Directions for this task => Repeat the material below exactly, line for line.
[start Information supplied]
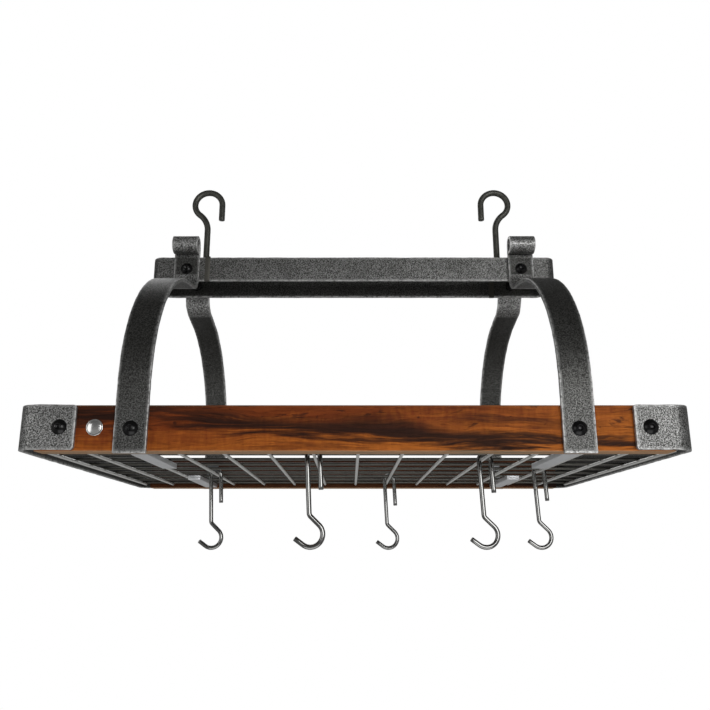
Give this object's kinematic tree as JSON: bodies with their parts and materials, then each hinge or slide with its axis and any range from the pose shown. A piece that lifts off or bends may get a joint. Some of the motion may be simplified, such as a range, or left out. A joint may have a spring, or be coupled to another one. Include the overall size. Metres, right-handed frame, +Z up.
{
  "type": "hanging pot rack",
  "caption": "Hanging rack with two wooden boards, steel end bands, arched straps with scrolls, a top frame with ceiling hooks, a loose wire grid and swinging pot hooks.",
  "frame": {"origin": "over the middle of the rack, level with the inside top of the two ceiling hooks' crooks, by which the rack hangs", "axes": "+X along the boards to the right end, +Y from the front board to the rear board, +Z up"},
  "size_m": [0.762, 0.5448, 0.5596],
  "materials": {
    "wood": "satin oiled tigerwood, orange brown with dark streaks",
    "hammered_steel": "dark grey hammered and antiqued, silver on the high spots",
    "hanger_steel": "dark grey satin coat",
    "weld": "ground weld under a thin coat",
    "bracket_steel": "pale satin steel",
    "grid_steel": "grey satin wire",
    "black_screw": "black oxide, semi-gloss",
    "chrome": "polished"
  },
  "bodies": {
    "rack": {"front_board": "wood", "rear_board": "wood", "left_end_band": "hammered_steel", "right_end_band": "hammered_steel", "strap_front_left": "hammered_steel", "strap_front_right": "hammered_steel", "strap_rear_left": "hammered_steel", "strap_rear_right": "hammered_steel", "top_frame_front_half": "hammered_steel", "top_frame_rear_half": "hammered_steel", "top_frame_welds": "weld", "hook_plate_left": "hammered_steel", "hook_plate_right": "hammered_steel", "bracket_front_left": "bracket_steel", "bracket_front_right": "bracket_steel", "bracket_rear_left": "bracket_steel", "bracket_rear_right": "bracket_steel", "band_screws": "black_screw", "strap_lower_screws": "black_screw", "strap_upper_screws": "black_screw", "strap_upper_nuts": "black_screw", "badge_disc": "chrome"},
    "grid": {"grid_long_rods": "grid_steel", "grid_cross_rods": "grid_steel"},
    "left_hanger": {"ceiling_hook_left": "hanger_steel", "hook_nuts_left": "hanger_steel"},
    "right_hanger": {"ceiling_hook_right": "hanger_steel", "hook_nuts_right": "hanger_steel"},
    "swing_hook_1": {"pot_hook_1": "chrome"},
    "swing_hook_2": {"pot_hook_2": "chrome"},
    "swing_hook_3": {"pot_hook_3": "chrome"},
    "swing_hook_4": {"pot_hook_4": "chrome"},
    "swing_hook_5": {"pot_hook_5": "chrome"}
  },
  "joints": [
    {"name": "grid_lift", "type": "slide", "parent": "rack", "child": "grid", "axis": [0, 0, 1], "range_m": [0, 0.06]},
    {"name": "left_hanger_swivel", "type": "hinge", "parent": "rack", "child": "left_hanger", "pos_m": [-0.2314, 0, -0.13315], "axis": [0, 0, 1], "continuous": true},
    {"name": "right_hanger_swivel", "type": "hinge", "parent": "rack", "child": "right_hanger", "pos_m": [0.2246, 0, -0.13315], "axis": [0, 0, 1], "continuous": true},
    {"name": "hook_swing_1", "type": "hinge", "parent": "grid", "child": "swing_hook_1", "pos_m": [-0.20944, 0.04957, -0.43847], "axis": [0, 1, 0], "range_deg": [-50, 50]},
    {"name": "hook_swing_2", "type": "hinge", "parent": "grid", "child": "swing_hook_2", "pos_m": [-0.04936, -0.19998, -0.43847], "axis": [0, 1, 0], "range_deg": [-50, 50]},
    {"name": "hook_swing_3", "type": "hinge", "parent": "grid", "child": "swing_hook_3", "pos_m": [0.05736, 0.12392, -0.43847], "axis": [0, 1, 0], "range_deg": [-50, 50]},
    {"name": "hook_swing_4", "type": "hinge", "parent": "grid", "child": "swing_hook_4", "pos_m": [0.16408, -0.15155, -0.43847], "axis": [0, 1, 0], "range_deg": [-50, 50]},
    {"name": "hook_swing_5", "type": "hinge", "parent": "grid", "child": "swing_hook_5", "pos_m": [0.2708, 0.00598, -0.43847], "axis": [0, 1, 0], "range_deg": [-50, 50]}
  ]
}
[end Information supplied]
Answer to the exercise =>
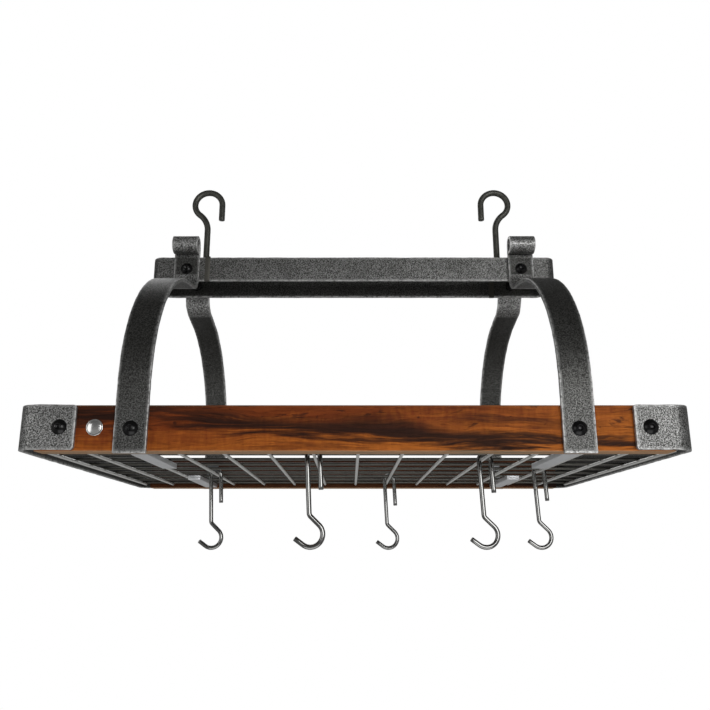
Give this object's kinematic tree as JSON: bodies with their parts and materials, then each hinge or slide with its axis and any range from the pose shown. A piece that lifts off or bends may get a joint. Some of the motion may be simplified, such as a range, or left out. A joint may have a spring, or be coupled to another one. Include the overall size. Metres, right-handed frame, +Z up.
{
  "type": "hanging pot rack",
  "caption": "Hanging rack with two wooden boards, steel end bands, arched straps with scrolls, a top frame with ceiling hooks, a loose wire grid and swinging pot hooks.",
  "frame": {"origin": "over the middle of the rack, level with the inside top of the two ceiling hooks' crooks, by which the rack hangs", "axes": "+X along the boards to the right end, +Y from the front board to the rear board, +Z up"},
  "size_m": [0.762, 0.5448, 0.5596],
  "materials": {
    "wood": "satin oiled tigerwood, orange brown with dark streaks",
    "hammered_steel": "dark grey hammered and antiqued, silver on the high spots",
    "hanger_steel": "dark grey satin coat",
    "weld": "ground weld under a thin coat",
    "bracket_steel": "pale satin steel",
    "grid_steel": "grey satin wire",
    "black_screw": "black oxide, semi-gloss",
    "chrome": "polished"
  },
  "bodies": {
    "rack": {"front_board": "wood", "rear_board": "wood", "left_end_band": "hammered_steel", "right_end_band": "hammered_steel", "strap_front_left": "hammered_steel", "strap_front_right": "hammered_steel", "strap_rear_left": "hammered_steel", "strap_rear_right": "hammered_steel", "top_frame_front_half": "hammered_steel", "top_frame_rear_half": "hammered_steel", "top_frame_welds": "weld", "hook_plate_left": "hammered_steel", "hook_plate_right": "hammered_steel", "bracket_front_left": "bracket_steel", "bracket_front_right": "bracket_steel", "bracket_rear_left": "bracket_steel", "bracket_rear_right": "bracket_steel", "band_screws": "black_screw", "strap_lower_screws": "black_screw", "strap_upper_screws": "black_screw", "strap_upper_nuts": "black_screw", "badge_disc": "chrome"},
    "grid": {"grid_long_rods": "grid_steel", "grid_cross_rods": "grid_steel"},
    "left_hanger": {"ceiling_hook_left": "hanger_steel", "hook_nuts_left": "hanger_steel"},
    "right_hanger": {"ceiling_hook_right": "hanger_steel", "hook_nuts_right": "hanger_steel"},
    "swing_hook_1": {"pot_hook_1": "chrome"},
    "swing_hook_2": {"pot_hook_2": "chrome"},
    "swing_hook_3": {"pot_hook_3": "chrome"},
    "swing_hook_4": {"pot_hook_4": "chrome"},
    "swing_hook_5": {"pot_hook_5": "chrome"}
  },
  "joints": [
    {"name": "grid_lift", "type": "slide", "parent": "rack", "child": "grid", "axis": [0, 0, 1], "range_m": [0, 0.06]},
    {"name": "left_hanger_swivel", "type": "hinge", "parent": "rack", "child": "left_hanger", "pos_m": [-0.2314, 0, -0.13315], "axis": [0, 0, 1], "continuous": true},
    {"name": "right_hanger_swivel", "type": "hinge", "parent": "rack", "child": "right_hanger", "pos_m": [0.2246, 0, -0.13315], "axis": [0, 0, 1], "continuous": true},
    {"name": "hook_swing_1", "type": "hinge", "parent": "grid", "child": "swing_hook_1", "pos_m": [-0.20944, 0.04957, -0.43847], "axis": [0, 1, 0], "range_deg": [-50, 50]},
    {"name": "hook_swing_2", "type": "hinge", "parent": "grid", "child": "swing_hook_2", "pos_m": [-0.04936, -0.19998, -0.43847], "axis": [0, 1, 0], "range_deg": [-50, 50]},
    {"name": "hook_swing_3", "type": "hinge", "parent": "grid", "child": "swing_hook_3", "pos_m": [0.05736, 0.12392, -0.43847], "axis": [0, 1, 0], "range_deg": [-50, 50]},
    {"name": "hook_swing_4", "type": "hinge", "parent": "grid", "child": "swing_hook_4", "pos_m": [0.16408, -0.15155, -0.43847], "axis": [0, 1, 0], "range_deg": [-50, 50]},
    {"name": "hook_swing_5", "type": "hinge", "parent": "grid", "child": "swing_hook_5", "pos_m": [0.2708, 0.00598, -0.43847], "axis": [0, 1, 0], "range_deg": [-50, 50]}
  ]
}